The bill and the constitution are clear: compensation for expropriation must be “just and equitable” having regard to all relevant circumstances. The Bill outlines circumstances when it may be just and equitable for nil compensation to be paid.
The IRR and other commentators pretend as if nil compensation is or will be a foregone conclusion in all expropriation cases. Nowhere does the bill or the constitution say this.
The independence and fairness of our judicial system has also been proven time and time again and I have always put my faith in the courts and so can any land or property owner.

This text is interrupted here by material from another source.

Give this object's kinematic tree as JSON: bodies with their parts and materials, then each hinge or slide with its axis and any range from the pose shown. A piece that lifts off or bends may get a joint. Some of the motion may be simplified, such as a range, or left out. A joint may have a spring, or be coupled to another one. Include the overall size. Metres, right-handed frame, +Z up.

When it comes to the issue of nil compensation, the bill prescribes clearly the conditions in which nil compensation may be considered. I encourage everyone to read the Bill.
Facts, truth and honesty
At the beginning, I deliberately mentioned the phrases 'facts and truths' because they are intimately related. Facts, truths, supplemented by honesty are socio-economic and political ecosystems.
Opponents of land reform must know that particular selection of facts may not change each fact but any selective omission of facts or deliberate misinformation create, not falsehoods, but contextual lies.
Everyone is entitled to their own opinion and there is a saying that is very apt for those who are deliberately creating facts and truths because of their perceptions and privileges: “Your opinion is your opinion, your perception is your perception, do not confuse them with facts and truths”.
So expropriation in a democracy will never be arbitrary, willy-nilly or deprive people from the right to own property as was done by some of the most devastating pieces of apartheid era legislation.
The Expropriation Bill brings certainty by clearly outlining how expropriation can be done and on what basis. What we all must acknowledge is that widespread land reform is long overdue and it is urgent.
Let us keep the debate alive on the 2020 Expropriation Bill, but let us do so responsibly. Let facts, truths, and honesty serve as mechanisms that keep harmony in our beloved Rainbow Nation.
Patricia de Lille is Minister of Public Works and Infrastructure.